Theory of a Scientific Revolution
Is the Credibility Revolution guided by anything?
Posted Nov 26, 2020
The new sociology manuscript on the current scientific reform movement ends with a damning sentence: “Metascience has been a frantically productive empirical field devoid of theory. A final question: How much longer can that last?” As I’ve reviewed elsewhere, I think Peterson and Panofsky raise some valid critiques of Metascience as a field, particularly the idea that any recommendations could apply to All Science (as opposed to just swaths of social science and medicine). Are they right?
First, consider the normal pattern for working psychologists trying to understand some topic. They often start by publishing research papers reporting an effect—which we can think of as a fact about the relationship between two things. For example, activating smile muscles puts you in a better mood. These facts are then used to support broader attempts to build theory. For example, we understand how exclusion works by looking at all the things exclusion has been found to influence.
If you read a lot of psychology papers, you find that they generally have this form. You can infer that what psychologists are trying to do is establish facts and build an understanding of how those facts fit together. I’ll call these the Unstated Goals of Psychologists. The current reform movement, because it has come bottom-up from the ranks of young working psychologists, understands these unstated goals. Rather than prescribing what goals psychologists should have, the reform movement takes these as given. It then examines how successfully research practices serve these goals.
Often this evaluation is based on statistics applied to the most common experimental designs. Psychologists say that they are using tests with only a 5% false positive rate, which suggests that the facts they establish will only be wrong 5% of the time. Yet the False Positive Psychology paper demonstrated—using both simulations and real data the researchers collected—that a combination of commonly used statistic “tweaks” could lead to a false positive rate of over 60%. More than half the time, researchers could be setting up experiments with no effect, but still be reporting that they found one. As the authors of the paper later put it, “we thought it was like jaywalking, but it was more like robbing a bank.”
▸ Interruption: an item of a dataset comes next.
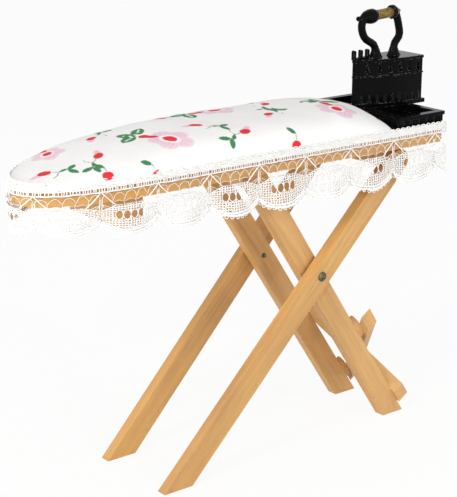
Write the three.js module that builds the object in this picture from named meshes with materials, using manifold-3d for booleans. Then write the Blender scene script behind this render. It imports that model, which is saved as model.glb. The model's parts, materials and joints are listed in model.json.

The theory, in this case, is that researchers want to use their normal statistical methods to establish true facts about the world. However, mathematical simulations show that these normal methods lead to many errors. The theory is tested by going out and seeing if redoing studies without allowing for these kinds of statistical tweaks—but instead using precisely the recipe proscribed in the published literature—leads to many of these facts turning out to be unreliable. In 2015, the Open Science Collaboration found that, in the case of 100 studies, the theory turned out to be right. Only about 37% of the results replicated.
Many objections were raised to this conclusion, and potential alternative explanations to rule out. For example, some researchers suggested that there might be differences in the effect sizes due to the specific labs running the studies. The Many Labs 2 project sought to address this, by running 28 identical replication studies in 125 different labs. There was very little variability found in the effect studied across the different sites.
Researchers who use undergraduate students in studies often think students who sign up for studies later in the semester are less reliable, because they aren’t paying as close attention to the study instructions. Maybe this influenced replication. The Many Labs 3 project addressed this, finding that when in a semester an individual signed up had little effect on psychological effects.
Some researchers believe that subtle factors known only to experienced researchers in a domain (and not reported in original manuscripts) are needed to get results to work. The Many Labs 4 and 5 projects both examined this question, by having research groups run studies with and without the consultation of experts. Results in both projects indicated that having access to expert advice had little effect on whether a result replicated or not.
Metascientists could have raised new theoretical objections throughout their last decade of inquiry. Should psychologists really be spending all their time establishing new effects, or should they instead be carefully homing in on mathematical models that explain exactly how one effect works? Should we worry about whether established effects are reliable, or should we instead consider whether we’re measuring things that matter? Should we test whether there really are hidden tricks experienced researchers use to get studies to work, or should we argue that failing to report methods needed to get a study to work is scientific malpractice?
Instead of arguing for what the goals of psychology research should be, the psychology-focused metascience research group at the Center for Open Science (COS) has sought to listen to and respect the claims being made by researchers in their area, and to conduct studies that evaluate these claims. Research questions arose organically, often by attending to the concerns of critics. This line of work demonstrates that (at least in psychology), there is a theoretical through-line to metascience. It is an approach that should be familiar to anthropologists and sociologists conducting ethnographic research: Listen to what a community says is important, and treat this as your object of study.
There is definitely room to ask broader questions about what psychology research’s goals should be. Indeed, I believe the next wave of scientific reform will likely be focused on these deeper questions. It also makes sense to question how broadly insights gleaned from psychology and medicine apply to other sciences. Yet to conclude that Metascience is atheoretical (and therefore headed for a trainwreck) dismisses the work of hundreds of researchers trying to better understand and improve the work of their own scientific community.